- Born: 1989
- Died: November 8, 2015 (aged 25–26)
- Known for: Tallest recorded Thai, 8th Tallest Recorded Human
- Height: 8 ft 5.2 in (257 cm)

= Pornchai Saosri =

Tallest man from Thailand

Pornchai Saosri (1989 – November 8, 2015) was a Thai man who claimed to be 8 ft 9.9 in (269 cm) but this is not verified by Guinness World Records. He was last measured to be around 8 feet 5.2 inches.

== Biography ==
Pornchai Saosri made his first appearance in the public news when in 2009 he measured 7 ft 6 in (228 cm). He next appeared in 2012 when he measured 7 ft 6.6 in (230 cm). His next news recorded appearance was in 2013 when he grew to 8 ft 5.2 in (257 cm) which he measured for his ID card renewal.

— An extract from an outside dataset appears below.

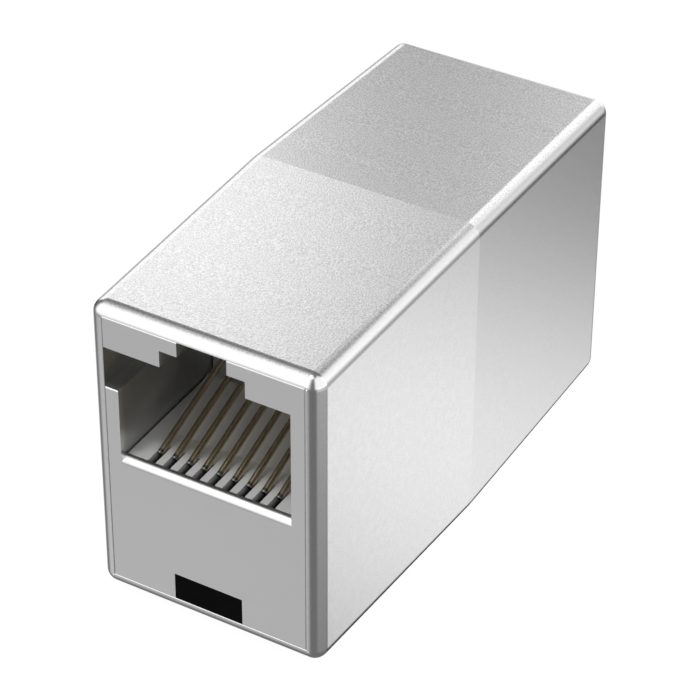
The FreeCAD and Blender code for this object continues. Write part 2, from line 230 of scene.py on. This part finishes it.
def silver_plastic():
    """Metallised moulding of the jack: bright on its face plate, with painted shade that darkens
    its tone inside the port, and most on whatever faces downward."""
    material, tree, output = new_material("silver_plastic")
    shader = principled(tree, output, 1.0, varied(tree, 0.8, 0.29, 0.31))
    # Painted shade: darker deeper in the port, and darkest on faces that face downward.
    painted_lightness = depth_fade(tree, PLATE_DEPTH, WALL_DEPTH, 1.0, 0.35)
    painted_lightness = math_node(tree, "MULTIPLY", painted_lightness, facing_down(tree, 1.0, 0.0))
    shade_colour(tree, shader, (0.45, 0.45, 0.44), (0.86, 0.86, 0.86), painted_lightness)
    return material


def carrier_plastic():
    """Grey moulding under the wires, with painted shade that makes it black down in the slots of
    its comb.
    """
    material, tree, output = new_material("carrier_plastic")
    shader = principled(tree, output, 0.0, varied(tree, 0.6, 0.36, 0.46))
    bump(tree, shader, noise(tree, 0.6), 0.0006)
    # Painted shade: black low in the slots, fading to the plastic's grey above them.
    painted_slot_shade = height_fade(tree, SLOT_FOOT, SLOT_TOP, 0, 1)
    shade_colour(tree, shader, (0.02, 0.02, 0.02), (0.64, 0.64, 0.63), painted_slot_shade)
    return material


def contact_wire():
    """Bronze spring wire with a dark cut tip."""
    material, tree, output = new_material("contact_wire")
    shader = principled(tree, output, 1.0, varied(tree, 0.9, 0.24, 0.26))
    at_tip = depth_fade(tree, TIP_DEPTH, SHANK_DEPTH, 1, 0)
    shade_colour(tree, shader, (0.7, 0.61, 0.44), (0.22, 0.22, 0.21), at_tip)
    return material


def board_laminate():
    """Green laminate of the circuit board, slightly uneven."""
    material, tree, output = new_material("board_laminate")
    shader = principled(tree, output, 0.0, 0.4)
    bump(tree, shader, noise(tree, 0.4), 0.003)
    shade_colour(tree, shader, (0.025, 0.14, 0.06), (0.04, 0.19, 0.085), noise(tree, 0.8))
    return material


def tab_plastic():
    """Near-black surface of the lock tabs, with hardly a highlight."""
    material, tree, output = new_material("tab_plastic")
    shader = principled(tree, output, 0.0, 0.6)
    shader.inputs["Specular IOR Level"].default_value = 0.04
    bump(tree, shader, noise(tree, 0.2), 0.002)
    shade_colour(tree, shader, (0.0015, 0.0015, 0.0015), (0.003, 0.003, 0.003), noise(tree, 0.5))
    return material


MATERIALS = {
    "shell_metal": plated_metal(),
    "housing_silver": silver_plastic(),
    "carrier_plastic": carrier_plastic(),
    "contact_metal": contact_wire(),
    "board_laminate": board_laminate(),
    "tab_plastic": tab_plastic(),
}


def dress_nodes():
    """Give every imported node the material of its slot."""
    for part in frame["record"]["subparts"]:
        node = frame["nodes"][part["node"]]
        material = MATERIALS[part["material_slot"]]
        for slot in node.material_slots:
            slot.material = material


dress_nodes()


# ----------------------------------------------------------------------- floor

FLOOR_HALF_WIDTH = 1.5
FLOOR_TONE = (0.9, 0.9, 0.9, 1)
WHITE_STRENGTH = 1.06
WHITE_SHARE = 0.9


def floor_material():
    """Matt and pale, and nearly white to the camera, which still sees a faint shadow."""
    material, tree, output = new_material("pale_floor")
    matt = tree.nodes.new("ShaderNodeBsdfDiffuse")
    matt.inputs["Color"].default_value = FLOOR_TONE
    white = tree.nodes.new("ShaderNodeEmission")
    white.inputs["Color"].default_value = (1, 1, 1, 1)
    white.inputs["Strength"].default_value = WHITE_STRENGTH
    rays = tree.nodes.new("ShaderNodeLightPath")
    share = math_node(tree, "MULTIPLY", rays.outputs["Is Camera Ray"], WHITE_SHARE)
    mix = tree.nodes.new("ShaderNodeMixShader")
    tree.links.new(share, mix.inputs[0])
    tree.links.new(matt.outputs[0], mix.inputs[1])
    tree.links.new(white.outputs[0], mix.inputs[2])
    tree.links.new(mix.outputs[0], output.inputs["Surface"])
    return material


def make_floor():
    """Square sheet that the coupler rests on.

    The metal's upright faces mirror downward, and the photograph has soft greys and thin dark
    lines there. The low panels and flags of the world give those, so the floor is hidden from
    glossy rays.
    """
    half = FLOOR_HALF_WIDTH
    low = cad_low[2]
    corners = [(-half, -half, low), (half, -half, low), (half, half, low), (-half, half, low)]
    mesh = bpy.data.meshes.new("floor")
    mesh.from_pydata(corners, [], [(0, 1, 2, 3)])
    mesh.materials.append(floor_material())
    floor = bpy.data.objects.new("floor", mesh)
    bpy.context.scene.collection.objects.link(floor)
    floor.visible_glossy = False


make_floor()


# ------------------------------------------------------------------ soft light

# Soft panels all round the object, which its metal mirrors. Each has the azimuth and the
# elevation of its middle, its half width and half height, and the softness of its edges, all
# in degrees, and then its brightness. A flag is a dark panel, which takes light away. ROOM is
# the brightness between the panels.
PANELS = {
    "left": (-49.5, 23, 18, 17, 3, 0.98),
    "left_flag": (-65, -12, 9, 11, 5, -0.45),
    "behind": (19, 17, 41, 23, 10, 0.97),
    "high_behind": (-10, 40, 20, 4, 20, 0.90),
    "low_behind": (-16, -20, 7, 14, 13, 0.54),
    "right": (74, -21, 56, 16, 8, 0.40),
    "high_right": (98, 30, 44, 42, 5, 0.90),
    "right_flag": (30, -7, 6, 35, 16, -0.83),
    "low_right": (33, -33, 7, 7, 4, 0.51),
    "low_right_rear": (21, -39.5, 15, 5, 3, 0.78),
    "edge_flag": (-11, -43, 24, 7, 4, -0.68),
    "front": (-141, 23, 37, 35, 16, 1.10),
    "low_front": (-135, -42, 31, 11, 17, 0.50),
    "low_left": (-31, -27, 32, 23, 24, 0.57),
    "overhead": (-113, 67, 46, 4, 22, 0.81),
}
ROOM = 0.16


def soft_window(tree, angle, centre, half, softness):
    """1 within half of centre, and 0 beyond it, with an edge that is softness wide."""
    offset = math_node(tree, "ABSOLUTE", math_node(tree, "SUBTRACT", angle, math.radians(centre)))
    edge_start = math.radians(half - softness)
    edge_end = math.radians(half + softness)
    return fade(tree, offset, edge_start, edge_end, 1.0, 0.0)


def make_world():
    """Dim room with the panels in it, held at zero where a flag would take too much."""
    world = bpy.data.worlds.new("studio")
    bpy.context.scene.world = world
    world.use_nodes = True
    tree = world.node_tree
    tree.nodes.clear()
    output = tree.nodes.new("ShaderNodeOutputWorld")
    background = tree.nodes.new("ShaderNodeBackground")
    coordinates = tree.nodes.new("ShaderNodeTexCoord")
    total = ROOM
    for azimuth, elevation, half_width, half_height, softness, brightness in PANELS.values():
        turn = tree.nodes.new("ShaderNodeVectorRotate")
        turn.rotation_type = "Z_AXIS"
        turn.inputs["Angle"].default_value = math.radians(azimuth)
        tree.links.new(coordinates.outputs["Generated"], turn.inputs["Vector"])
        split = tree.nodes.new("ShaderNodeSeparateXYZ")
        tree.links.new(turn.outputs["Vector"], split.inputs["Vector"])
        around = math_node(tree, "ARCTAN2", split.outputs["X"], split.outputs["Y"])
        upward = math_node(tree, "ARCSINE", split.outputs["Z"])
        across = soft_window(tree, around, 0, half_width, softness)
        along = soft_window(tree, upward, elevation, half_height, softness)
        panel = math_node(tree, "MULTIPLY", across, along)
        light = math_node(tree, "MULTIPLY", panel, brightness)
        total = math_node(tree, "ADD", light, total)
    total = math_node(tree, "MAXIMUM", total, 0.0)
    tree.links.new(total, background.inputs["Color"])
    tree.links.new(background.outputs[0], output.inputs["Surface"])


make_world()


KEY_DIRECTION = direction(-150, 72)
KEY_STRENGTH = 0.7
KEY_SOFTNESS_DEG = 10


def make_key_light():
    """Soft light from high in front, a little to the left, that reaches into the port."""
    data = bpy.data.lights.new("key", "SUN")
    data.energy = KEY_STRENGTH
    data.angle = math.radians(KEY_SOFTNESS_DEG)
    key = bpy.data.objects.new("key", data)
    key.rotation_euler = KEY_DIRECTION.to_track_quat("Z", "Y").to_euler()
    bpy.context.scene.collection.objects.link(key)


make_key_light()


# ---------------------------------------------------------------------- camera

CAMERA_AZIMUTH_DEG = 149.44
CAMERA_ELEVATION_DEG = 35.48
CAMERA_ROLL_DEG = 0.31
CAMERA_DISTANCE_MM = 185.35
CAMERA_AIM_MM = Vector((-0.35, -0.86, 10.11))  # the point in the middle of the picture
LENS_MM = 151.23
SENSOR_MM = 36


def make_camera():
    """Long lens from the front, right and above."""
    data = bpy.data.cameras.new("camera")
    data.sensor_width = SENSOR_MM
    data.lens = LENS_MM
    data.clip_start = 0.01
    data.clip_end = 10
    camera = bpy.data.objects.new("camera", data)
    bpy.context.scene.collection.objects.link(camera)

    back = direction(CAMERA_AZIMUTH_DEG, CAMERA_ELEVATION_DEG)
    level_right = Vector((0, 0, 1)).cross(back).normalized()
    level_up = back.cross(level_right)
    roll = math.radians(CAMERA_ROLL_DEG)
    right = level_right * math.cos(roll) + level_up * math.sin(roll)
    up = back.cross(right)
    turn = Matrix((right, up, back)).transposed().to_4x4()
    place = (CAMERA_AIM_MM + back * CAMERA_DISTANCE_MM) * MM
    camera.matrix_world = Matrix.Translation(place) @ turn
    bpy.context.scene.camera = camera


make_camera()

scene = bpy.context.scene
scene.view_settings.view_transform = "Standard"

Although his claim wasn't recognized by Guinness World Records, this would make him taller than the official record holder Sultan Kösen by 2.2 inches (5.5 cm) and the tallest living human at the time. He died in 2015 aged 26 of hypertension. By that point, he claimed (unverified) to be 8 ft 9.9 in (269 cm), weighing 225 kg (496 lb).

Despite the inflation of his height figure and the lack of information during his life, he is likely the 8th tallest person in recorded history.